Le témoin a expliqué qu’après la fin de l’entraînement, il avait immédiatement été envoyé au village de Lipri pour combattre les Lendus.

Il avait d’abord eu peur, a-t-il dit, mais les commandants avaient promis aux soldats une vie meilleure après la guerre.

“[Ils ont dit] que Thomas Lubanga allait devenir président de la RDC [et] que nous aurions beaucoup de choses,” a-t-il dit.

Le témoin a indiqué qu’au cours de la bataille, il avait levé sa jambe par mégarde alors qu’il rampait sur le ventre. Une balle était alors venue “déchirer” son talon, a-t-il dit, nécessitant des point de suture à un hôpital proche.

Le témoin a expliqué qu’après le traitement de la blessure, il était retourné à Lipri et avait participé au pillage du village avec ses camarades soldats.

“Piller était notre salaire,” a-t-il dit, ajoutant que les soldats ne pouvaient garder que ce que les commandants ne voulaient pas.

La défense a ensuite interrogé le témoin sur le pillage, lors de la brève portion du contre-interrogatoire menée en session ouverte.

“[Votre] blessure ne vous a-t-elle pas empêché de … piller?” a demandé Jean-Marie Biju-Duval, l’un des avocats de Lubanga.

“Si vous ne pillez pas, c’est comme si vous ne faisiez rien [au combat],” a répondu le témoin. “Après avoir eu des points de suture, j’ai du … suivre les autres [et] pavoiser avec eux.”

Le témoin a ensuite déclaré qu’il avait fini par s’enfuir de l’UPC et trouvé de l’aide auprès d’une organisation humanitaire en Ituri.
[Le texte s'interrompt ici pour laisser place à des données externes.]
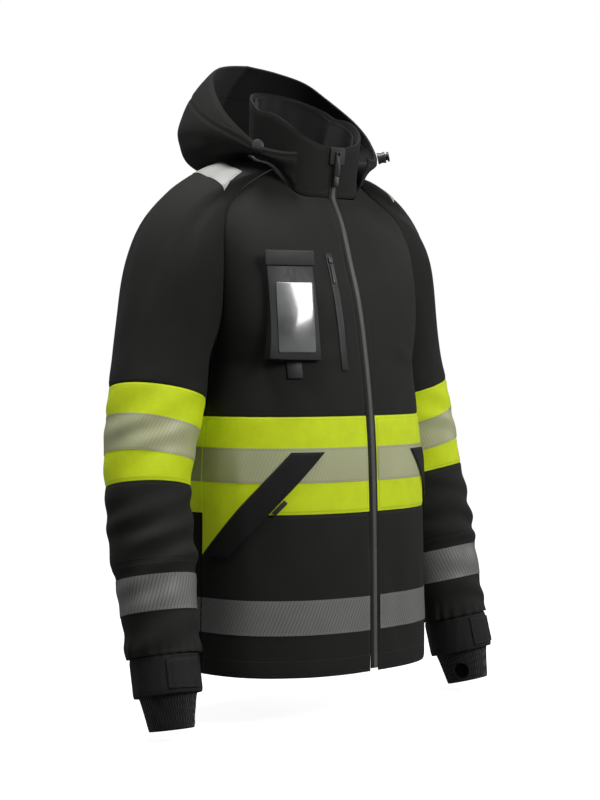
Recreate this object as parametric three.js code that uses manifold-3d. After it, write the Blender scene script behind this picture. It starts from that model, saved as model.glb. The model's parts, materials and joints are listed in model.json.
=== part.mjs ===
// A hooded high-visibility work jacket, built panel by panel in millimetres.
// +Z is up, the wearer faces -Y, and the wearer's left is +X. The origin is the middle of the neck, level
// with the shoulders' inner ends, so every height below it is a length that a garment maker measures.
import * as THREE from "three";
import { mergeVertices } from "three/addons/utils/BufferGeometryUtils.js";
import Module from "manifold-3d";

const wasm = await Module();
wasm.setup();

// ---------------------------------------------------------------- driving dimensions
// Heights below the neck
const ARMPIT_Z = -315; // where sleeve, front and back meet
const BAND_TOP_Z = -392; // upper edge of the fluorescent band
const BAND_MARGIN = 45; // fluorescent cloth above and below the waist tape
const TAPE_WIDTH = 50; // every reflective tape
const HEM_TAPE_Z = -655; // upper edge of the tape near the hem
const HEM_Z = -766; // lower edge of the jacket
// Torso
const CHEST_HALF_WIDTH = 180; // at the armpit
const WAIST_HALF_WIDTH = 195;
const HEM_HALF_WIDTH = 200;
const FRONT_DEPTH = 156; // belly, in front of the origin
const BACK_DEPTH = 146; // shoulder blades, behind the origin
const SIDE_Y = 5; // side seam
const SQUARENESS = 0.8; // exponent of the section's sine and cosine; 1 is an ellipse
// Neck and collar
const NECK_HALF_WIDTH = 78;
const NECK_HALF_DEPTH = 71;
const NECK_SQUARENESS = 0.6; // the same exponent for the front of the neck seam and collar
const NECK_DROP = 72; // the front of the neck seam lies this much below its back
const COLLAR_FRONT = 74; // collar height at the zip
const COLLAR_BACK = 94;
const COLLAR_LEAN = 12; // the collar's front leans forward by this
// Cloth
const SHELL = 4; // outer cloth with its wadding
const LAYER = 0.6; // clearance between two layers that lie on each other
const SEAM = 0.4; // clearance between two edges that are sewn together
const TAPE = 0.8; // thickness of reflective tape
const BINDING = 1.6; // thickness of doubled trimming cloth
// Front zip
const ZIP_HALF = 8.6; // half the strip that shows between the fronts
const TEETH_HALF = 3.6;
const TEETH_RISE = 1.4; // the teeth stand this far out of the cloth's surface
// Sleeves
const BAND_START = new THREE.Vector3(262, 28, -360); // middle of the ring where the fluorescent band begins
const ELBOW = new THREE.Vector3(292, 15, -478);
const FOREARM = new THREE.Vector3(303, -14, -610);
const WRIST = new THREE.Vector3(316, -64, -825);
const SLEEVE_BAND = 136; // its length along the arm
const SLEEVE_MARGIN = 45; // fluorescent cloth above the sleeve's tape
const ELBOW_LENGTH = 110; // the stretch that folds when the arm bends
const FOREARM_TAPE_AT = 266; // along the arm from the band's top
const SLEEVE_LENGTH = 376; // from the band's top to the gathered end
const CUFF_LENGTH = 55;
const RIB_END_RADIUS = 32;
const THUMB_HOLE_RADIUS = 12;

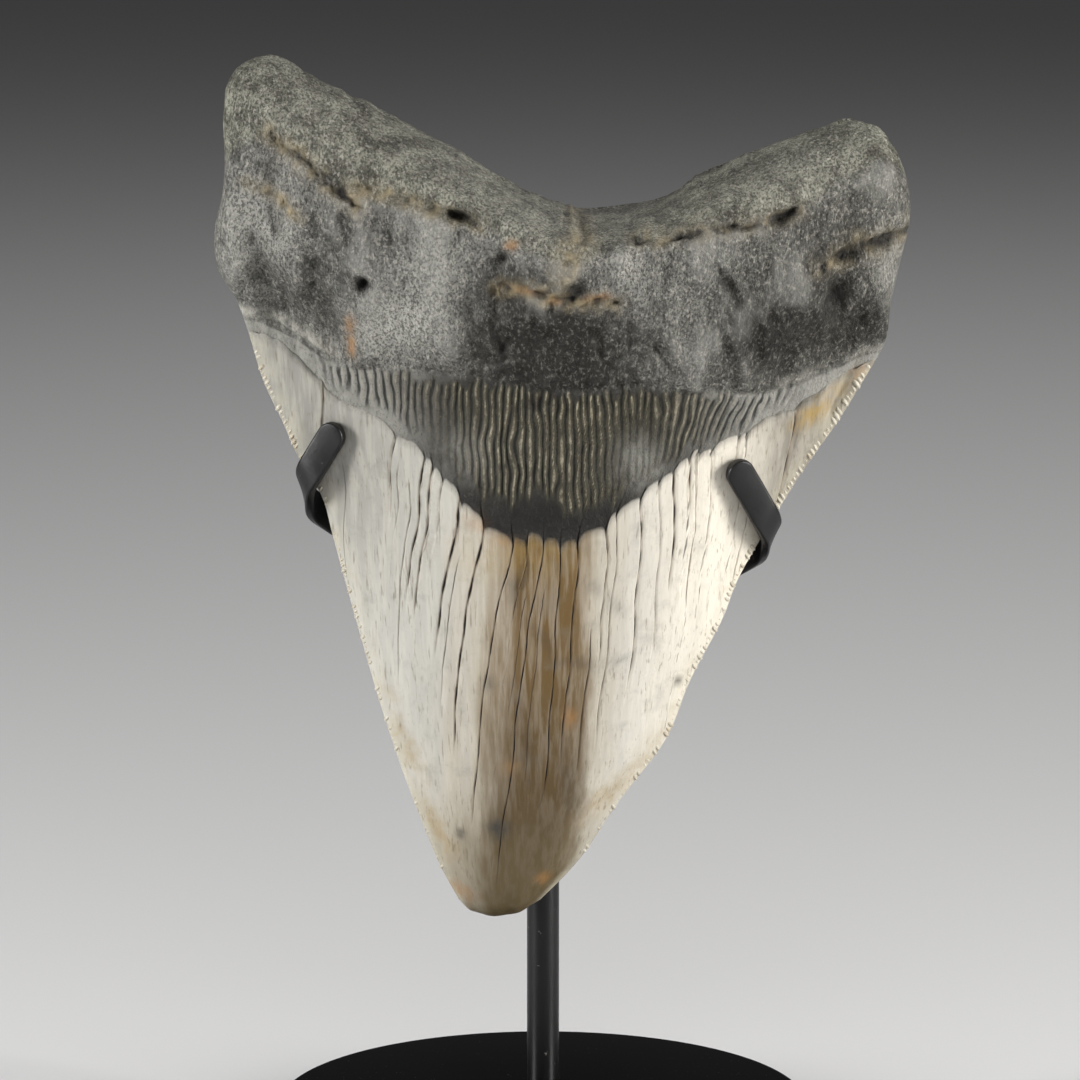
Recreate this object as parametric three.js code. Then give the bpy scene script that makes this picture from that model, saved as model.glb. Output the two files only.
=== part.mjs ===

Il a alors réussi à terminer l’école secondaire et espère entrer à l’Université, a-t-il dit.

L’un des représentants pour les victimes du conflit auprès de la Cour a demandé au témoin s’il souffrait encore des conséquences physiques de sa blessure au pied.

“Oui,” a répondu l’ancien combattant. “Mais la plupart du temps lorsque je regarde cette blessure, cela me rappelle de très mauvais souvenirs … je regrette vraiment tout ce qui s’est passé pendant la guerre.”